- Dollar firms as May rate hike seen more certain after another healthy gain in US jobs
- Yet, overall reaction has been muted amid thin trading during long Easter weekend
- But volatility set to return as US CPI report due this week, plus the BoC decision
NFP report clears Fed path for May, still clouded thereafter
The resilience of the US labour market was once again on full display on Friday after another solid payrolls print eased heightened recession fears that came on the back of the weaker-than-expected ISM surveys in the preceding days. The American economy added 236k jobs in March, marginally below estimates, but the unemployment rate unexpectedly ticked lower to 3.5%. Average earnings moderated on an annual basis but quickened slightly month-on-month.
Whilst there certainly appears to be some cooling in the labour market after the second straight month of slowing jobs growth, there aren’t any cracks appearing just yet and this will likely give the Fed the green light to press ahead with another rate hike in May. The odds of a 25-bps rate increase next month shot up after the NFP data, but markets are still assigning only a two thirds probability and so a lot remains at stake from the upcoming CPI numbers on Wednesday.
US inflation is anticipated to have dropped substantially in March, but only due to the year-on-year comparison being flattered from the spike this time last year when energy prices soared. So the Fed will probably not be paying too much attention to the headline figures and will continue to focus on the services components. Thus, softer-than-expected CPI readings may not necessarily dissuade policymakers from hiking rates one more time.
Quiet start for equities ahead of earnings season
The bigger question is, will the Fed finally pause after May and how likely is a US recession? There is some encouraging data pointing to an easing in the banking crisis – US bank deposits increased at the end of March and lending from the Fed’s emergency facilities fell slightly last week. But the deterioration in the forward-looking ISM gauges measuring employment and new business orders is nevertheless worrying.
This uncertainty is likely to hang over equities for some time, though in the shorter-term, there is the distraction of the Q1 earnings season, which kicks off on Friday with the big banks.
For now, investors haven’t changed their minds about the Fed being forced to cut interest rates later this year, and with bond yields still wearing the scars of the banking turmoil, upside surprises in earnings results have the potential to significantly buoy stocks. US futures were little changed on Friday when cash trading was closed and are pointing to a flat open.
Trading is expected to remain subdued for today as well, as most European markets are closed for Easter Monday.
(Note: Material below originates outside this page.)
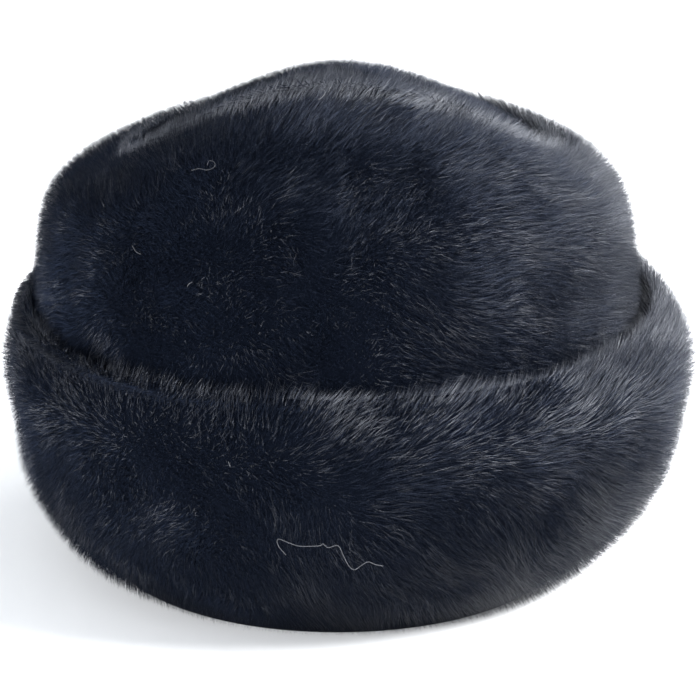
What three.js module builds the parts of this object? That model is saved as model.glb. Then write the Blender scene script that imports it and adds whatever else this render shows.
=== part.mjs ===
// A faux fur hat: an oval crown with an arched rim and a domed tip, and a deep turned-up cuff.
// Millimetres, +Z up, the wearer looking along -Y, resting on the folded lower edge of the cuff.
// Each piece is a wall of backing and pile. Its outside is fused locks of fur that lean along the nap.
import * as THREE from 'three';

// How finely the walls are cut: sectors round the hat, and steps between two rows of a table.
const SECTORS = 68;
const BAND_STEPS = 2;
const CUFF_STEPS = 2;
const TIP_STEPS = 2;

// The plan is an oval a little fuller than an ellipse, which has a power of 2.
const PLAN_POWER = 2.05;

// Wall thickness of backing with its pile, and of the bare backing at the hem.
const BAND_WALL = 9.5;
const TIP_WALL = 9;
const HEM_WALL = 3;

// Clear gaps: between the band and the cuff that hides its lower half, and along the crown seam.
const CUFF_GAP = 0.7;
const SEAM_GAP = 0.5;

// The crown seam lies inside the rim and runs down through the thickness of the wall.
const SEAM = { inward: 4, down: 3, lean: 3, depth: 9 };

// Locks of fur: how deep their roots lie, how far their tips stand out, how far these lean along
// the nap as a share of one cell, and how much a tip strays at random.
const LOCK = { root: 2.6, tip: 0.6, lean: 0.3, stray: 0.9, strayShare: 0.16 };
const LOCK_FLOOR = 1.2;
const FUR_SEED = 41;

const FUR = { color: 0x11151b, roughness: 0.72, metalness: 0 };
const TIP_FUR = { color: 0x0f1318, roughness: 0.78, metalness: 0 };
const CUFF_FUR = { color: 0x151a21, roughness: 0.7, metalness: 0 };

// Every table gives the tips of the fur as radius and height on four meridians.
// Columns: name, front radius, front height, right radius, right height,
// back radius, back height, left radius, left height.
const BAND_ROWS = [
  ['hem', 97, 5, 85, 5, 97, 5, 85, 5],
  ['low', 110, 34, 100, 34, 110, 34, 99, 34],
  ['waist', 123.5, 70, 111, 70, 123.5, 70, 111, 70],
  ['wall', 128, 100, 112, 100, 127, 99, 113.5, 100],
  ['upper', 121.5, 137, 110, 126, 121.5, 125, 112.5, 124],
  ['shoulder', 107, 160, 103.5, 142, 112, 141, 107, 139],
  ['brow', 83, 180, 92, 151, 98, 152, 92.5, 148],
  ['crest', 54, 190, 79, 156, 80, 159, 79, 153],
];

const TIP_ROWS = [
  ['edge', 49.5, 187.5, 74.5, 155, 75.5, 158, 74.5, 152],
  ['sink', 40, 186, 64, 161, 64, 165, 64, 158.5],
  ['slope', 26, 185, 43, 172.5, 44, 174.5, 43, 170.5],
  ['dome', 12, 184.5, 20, 181, 20, 181.5, 20, 180],
];
const TIP_TOP = 184.5;

const CUFF_ROWS = [
  ['foot', 102.5, 0, 92, 0, 102.5, 0, 92, 0],
  ['low', 117, 10.5, 109, 10.5, 117, 10.5, 107.5, 10.5],
  ['belly', 134, 31.5, 125, 31.5, 134, 31.5, 119.5, 31.5],
  ['side', 142.5, 55, 131.5, 55, 142.5, 55, 123.5, 55],
  ['lip', 144.5, 77, 134.5, 77, 145, 77, 127, 77],
  ['roll', 140.5, 94, 128, 91.5, 140.5, 93, 122.5, 92],
  ['top', 134.5, 101.5, 119.5, 99, 134, 100.5, 118, 99],
];
// The cuff's own inner face starts this far below its top, and ends at the sole of the foot.
const CUFF_TUCK = { row: 'wall', below: 6 };
const FOOT_INNER = { x: 86, y: 98 };

// Turns a table's rows into profiles: one list of [radius, height] points for each meridian.
const MERIDIANS = ['front', 'right', 'back', 'left'];
function profiles(rows) {
  return MERIDIANS.map((_, m) => rows.map((row) => [row[1 + 2 * m], row[2 + 2 * m]]));
}

// A smooth curve through the points of a profile, in equal parts between each two of them.
function smooth(points, steps) {
  const curve = new THREE.CatmullRomCurve3(
    points.map(([r, z]) => new THREE.Vector3(r, 0, z)), false, 'catmullrom', 0.5);
  const count = (points.length - 1) * steps;
  return Array.from({ length: count + 1 }, (_, i) => {
    const p = curve.getPoint(i / count);
    return [p.x, p.z];
  });
}

// Moves each point of a profile along its inward normal. depth(i) is how far.
function offset(points, depth) {
  return points.map((p, i) => {
    const a = points[Math.max(i - 1, 0)];
    const b = points[Math.min(i + 1, points.length - 1)];
    const length = Math.hypot(b[0] - a[0], b[1] - a[1]);
    const d = depth(i);
    return [p[0] - d * (b[1] - a[1]) / length, p[1] + d * (b[0] - a[0]) / length];
  });
}

// One oval ring of points from a [radius, height] pair on each meridian, front, right, back, left.
function ring([front, right, back, left]) {
  return Array.from({ length: SECTORS }, (_, j) => {
    const turn = 2 * Math.PI * j / SECTORS;
    const c = Math.cos(turn);
    const s = Math.sin(turn);
    const bulge = (v) => Math.sign(v) * Math.abs(v) ** (2 / PLAN_POWER);
    const [across, along] = [c > 0 ? right : left, s > 0 ? back : front];
    return new THREE.Vector3(
      across[0] * bulge(c), along[0] * bulge(s), across[1] * c * c + along[1] * s * s);
  });
}

// Rings for each step of four matching profiles.
function rings(four) {
  return four[0].map((_, i) => ring(four.map((profile) => profile[i])));
}

// A repeatable random number from 0 to 1 for each call.
function randomFrom(seed) {
  let state = seed;
  return () => {
    state = (state * 1664525 + 1013904223) % 4294967296;
    return state / 4294967296;
  };
}

// The middle of a cell, pushed out along its normal and along the nap, which runs from the ring
// below to the ring above when nap is 1 and the other way when it is -1.
function lockTip(corners, nap, random) {
  const [a, b, c, d] = corners;
  const middle = new THREE.Vector3().add(a).add(b).add(c).add(d).multiplyScalar(0.25);
  const up = new THREE.Vector3().add(c).add(d).sub(a).sub(b).multiplyScalar(0.5);
  const side = new THREE.Vector3().add(b).add(c).sub(a).sub(d).multiplyScalar(0.5);
  const normal = new THREE.Vector3().crossVectors(side, up).normalize();
  const strayUp = LOCK.strayShare * (2 * random() - 1);
  const straySide = LOCK.strayShare * (2 * random() - 1);
  const out = LOCK.root + LOCK.tip + LOCK.stray * (random() - 0.5);
  middle.addScaledVector(normal, out);
  middle.addScaledVector(up, nap * LOCK.lean + strayUp).addScaledVector(side, straySide);
  middle.z = Math.max(middle.z, LOCK_FLOOR);
  return middle;
}

// Joins a list of rings into one closed mesh. Each band between two rings holds plain quads, or a
// lock for each cell where nap(i) isn't 0. With looped, the last ring joins the first, as in a
// wall round a hollow. Otherwise the two ends close on the points given as poles.
function wallMesh(name, ringList, nap, material, { looped = true, poles = [] } = {}) {
  const points = ringList.flat();
  const triangles = [];
  const random = randomFrom(FUR_SEED + name.length);
  const at = (i, j) => (i % ringList.length) * SECTORS + (j % SECTORS);
  const bands = looped ? ringList.length : ringList.length - 1;
  for (let i = 0; i < bands; i++) {
    for (let j = 0; j < SECTORS; j++) {
      const cell = [at(i, j), at(i, j + 1), at(i + 1, j + 1), at(i + 1, j)];
      if (nap(i) === 0) {
        triangles.push(cell[0], cell[1], cell[2], cell[0], cell[2], cell[3]);
        continue;
      }
      const tip = points.push(lockTip(cell.map((k) => points[k]), nap(i), random)) - 1;
      cell.forEach((k, n) => triangles.push(k, cell[(n + 1) % 4], tip));
    }
  }
  const [first, last] = poles.map((pole) => points.push(pole) - 1);
  for (let j = 0; j < SECTORS && !looped; j++) {
    triangles.push(at(0, j + 1), at(0, j), first);
    triangles.push(at(bands, j), at(bands, j + 1), last);
  }
  const geometry = new THREE.BufferGeometry();
  geometry.setAttribute('position', new THREE.Float32BufferAttribute(
    points.flatMap((p) => [p.x, p.y, p.z]), 3));
  geometry.setIndex(triangles);
  geometry.computeVertexNormals();
  const mesh = new THREE.Mesh(geometry, new THREE.MeshStandardMaterial(material));
  mesh.name = name;
  return mesh;
}

const bandSkin = profiles(BAND_ROWS).map((points) => smooth(points, BAND_STEPS));
const rowIndex = (rows, name) => rows.findIndex((row) => row[0] === name);
const bandWall = rowIndex(BAND_ROWS, 'wall') * BAND_STEPS;

// The crown's side band: cloth at the hem, fur from the wall up, over the arched rim and down
// to the seam inside it, then the backing back down to the hem.
function crownBand() {
  const hemToWall = (i) => HEM_WALL + (BAND_WALL - HEM_WALL) * Math.min(i / bandWall, 1);
  const four = bandSkin.map((skin) => {
    const crest = skin[skin.length - 1];
    const seam = [crest[0] - SEAM.inward, crest[1] - SEAM.down];
    const foot = [seam[0] - SEAM.lean, seam[1] - SEAM.depth];
    const roots = offset(skin, (i) => (i > bandWall ? LOCK.root : 0));
    const backing = offset(skin, hemToWall).slice(0, -BAND_STEPS).reverse();
    return [...roots, seam, foot, ...backing];
  });
  const lastLock = bandSkin[0].length - 1;
  const nap = (i) => (i >= bandWall && i < lastLock ? 1 : 0);
  return wallMesh('crown_band', rings(four), nap, FUR);
}

// The oval tip, sewn inside the rim: it dips at the seam and rises to a low dome.
function crownTip() {
  const crests = profiles(BAND_ROWS).map((points) => points[points.length - 1]);
  const four = profiles(TIP_ROWS).map((points, m) => {
    const skin = offset(smooth(points, TIP_STEPS), () => LOCK.root);
    const [r, z] = [crests[m][0] - SEAM.inward - SEAM_GAP, crests[m][1] - SEAM.down];
    const edge = [[r - SEAM.lean, z - SEAM.depth], [r, z]];
    const inner = offset(smooth(points, 1), () => TIP_WALL).slice(1).reverse();
    return [...inner, ...edge, ...skin.slice(1)];
  });
  const list = rings(four);
  const firstLock = TIP_ROWS.length;
  const nap = (i) => (i >= firstLock && i < list.length - 2 ? -1 : 0);
  const poles = [new THREE.Vector3(0, 0, TIP_TOP - TIP_WALL), new THREE.Vector3(0, 0, TIP_TOP)];
  return wallMesh('crown_tip', list, nap, TIP_FUR, { looped: false, poles });
}

// The cuff: a flat sole under the fold, a bowl of fur rising to a rounded roll, and an inner face
// that follows the band down to the sole.
function cuff() {
  const tuck = bandWall;
  const four = profiles(CUFF_ROWS).map((points, m) => {
    const skin = smooth(points, CUFF_STEPS);
    const roots = offset(skin, (i) => (i > 0 ? LOCK.root : 0));
    const face = bandSkin[m].slice(1, tuck + 1).map(([r, z], i) => [
      r + CUFF_GAP, i === tuck - 1 ? z - CUFF_TUCK.below : z]).reverse();
    const inner = m % 2 ? FOOT_INNER.x : FOOT_INNER.y;
    return [...roots, ...face, [inner, 0]];
  });
  const locks = (CUFF_ROWS.length - 1) * CUFF_STEPS;
  const nap = (i) => (i < locks ? 1 : 0);
  return wallMesh('cuff', rings(four), nap, CUFF_FUR);
}

const hat = new THREE.Group();
hat.add(crownBand(), crownTip(), cuff());

// The origin is under the middle of the hat's own box.
const middle = new THREE.Box3().setFromObject(hat).getCenter(new THREE.Vector3());
hat.position.set(-middle.x, -middle.y, 0);

export default hat;
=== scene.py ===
"""Dresses a faux fur hat in deep pile: dense undercoats over a knitted backing, and bare strands."""
import math

import bpy
import numpy as np
from bpy.props import FloatProperty, FloatVectorProperty, IntProperty, PointerProperty
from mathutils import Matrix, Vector


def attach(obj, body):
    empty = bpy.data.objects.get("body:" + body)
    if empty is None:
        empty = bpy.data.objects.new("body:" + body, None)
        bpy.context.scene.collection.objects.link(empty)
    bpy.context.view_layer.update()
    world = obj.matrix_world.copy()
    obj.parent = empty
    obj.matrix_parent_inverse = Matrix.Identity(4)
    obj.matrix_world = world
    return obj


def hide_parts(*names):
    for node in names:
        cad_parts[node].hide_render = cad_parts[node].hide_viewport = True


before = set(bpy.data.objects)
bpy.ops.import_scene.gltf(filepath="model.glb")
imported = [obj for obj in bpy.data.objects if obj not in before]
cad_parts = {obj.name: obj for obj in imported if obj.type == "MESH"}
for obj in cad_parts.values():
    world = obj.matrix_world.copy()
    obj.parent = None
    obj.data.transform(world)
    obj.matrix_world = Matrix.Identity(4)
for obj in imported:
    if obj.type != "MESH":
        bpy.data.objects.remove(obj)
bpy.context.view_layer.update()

bl_info = {
    "name": "Faux Fur Hat",
    "version": (1, 0, 0),
    "blender": (4, 5, 0),
    "location": "3D View > Sidebar > Hat",
    "description": "Builds the fur, backing and stage of a cuffed faux fur hat",
    "category": "Add Mesh",
}

MM = 0.001
BODY = "root"
# How much longer the fur stands along the rim, in millimetres.
FRINGE = 1.0
# The share of the band's fur field, from the waist up, that the cuff hides and that stays bare.
HIDDEN_SHARE = 0.1

# The plan is an oval a little fuller than an ellipse, which has a power of 2.
PLAN_POWER = 2.05

# Each table gives the tips of the fur in millimetres on four meridians.
# Columns: name, front radius, front height, right radius, right height,
# back radius, back height, left radius, left height.
BAND_ROWS = (
    ("hem", 97, 5, 85, 5, 97, 5, 85, 5),
    ("low", 110, 34, 100, 34, 110, 34, 99, 34),
    ("waist", 123.5, 70, 111, 70, 123.5, 70, 111, 70),
    ("wall", 128, 100, 112, 100, 127, 99, 113.5, 100),
    ("upper", 121.5, 137, 110, 126, 121.5, 125, 112.5, 124),
    ("shoulder", 107, 160, 103.5, 142, 112, 141, 107, 139),
    ("brow", 83, 180, 92, 151, 98, 152, 92.5, 148),
    ("crest", 54, 190, 79, 156, 80, 159, 79, 153),
)
TIP_ROWS = (
    ("edge", 49.5, 187.5, 74.5, 155, 75.5, 158, 74.5, 152),
    ("sink", 40, 186, 64, 161, 64, 165, 64, 158.5),
    ("slope", 26, 185, 43, 172.5, 44, 174.5, 43, 170.5),
    ("dome", 12, 184.5, 20, 181, 20, 181.5, 20, 180),
    ("pole", 0.4, 184.5, 0.4, 184.5, 0.4, 184.5, 0.4, 184.5),
)
CUFF_ROWS = (
    ("foot", 102.5, 0, 92, 0, 102.5, 0, 92, 0),
    ("low", 117, 10.5, 109, 10.5, 117, 10.5, 107.5, 10.5),
    ("belly", 134, 31.5, 125, 31.5, 134, 31.5, 119.5, 31.5),
    ("side", 142.5, 55, 131.5, 55, 142.5, 55, 123.5, 55),
    ("lip", 144.5, 77, 134.5, 77, 145, 77, 127, 77),
    ("roll", 140.5, 94, 128, 91.5, 140.5, 93, 122.5, 92),
    ("top", 134.5, 101.5, 119.5, 99, 134, 100.5, 118, 99),
    ("tuck", 129.5, 95.5, 113.5, 94, 128.5, 95, 114.5, 94),
)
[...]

Dollar’s NFP bounce loses steam, gold slips
In the currency markets, the upbeat jobs report helped the US dollar to further recoup earlier losses in the week to finish higher. But the greenback is edging slightly lower on Monday against most majors, including the yen and the euro.
Yen traders will be watching new Bank of Japan Governor Kazuo Ueda’s maiden press conference at 10:15 GMT for any clues about imminent changes to monetary policy, while there’s a slew of Fed speakers on the agenda on Tuesday ahead of Wednesday’s minutes of the March FOMC meeting.
The Canadian dollar was struggling to regain the front foot following the pullback from last week’s highs and the Bank of Canada’s policy decision on Wednesday is unlikely to provide much support as the Bank is expected to hold rates again. Having said that, recent Canadian data have been somewhat more upbeat so a hawkish tilt cannot be ruled out.
Gold, meanwhile, failed to capitalize on the greenback’s lack of direction and is currently testing the $2,000/oz level, having hit a one-year peak of $2,031.89/oz last week. The slide in gold today is surprising given the ongoing geopolitical tensions over Taiwan.
China is conducting a third day of a military drill in the region in what is seen as a warning to the West. But investors do not appear to see much of a threat of a further escalation of tensions between China and Taiwan, nor between Beijing and Washington, and this is likely weighing on the safe-haven precious metal.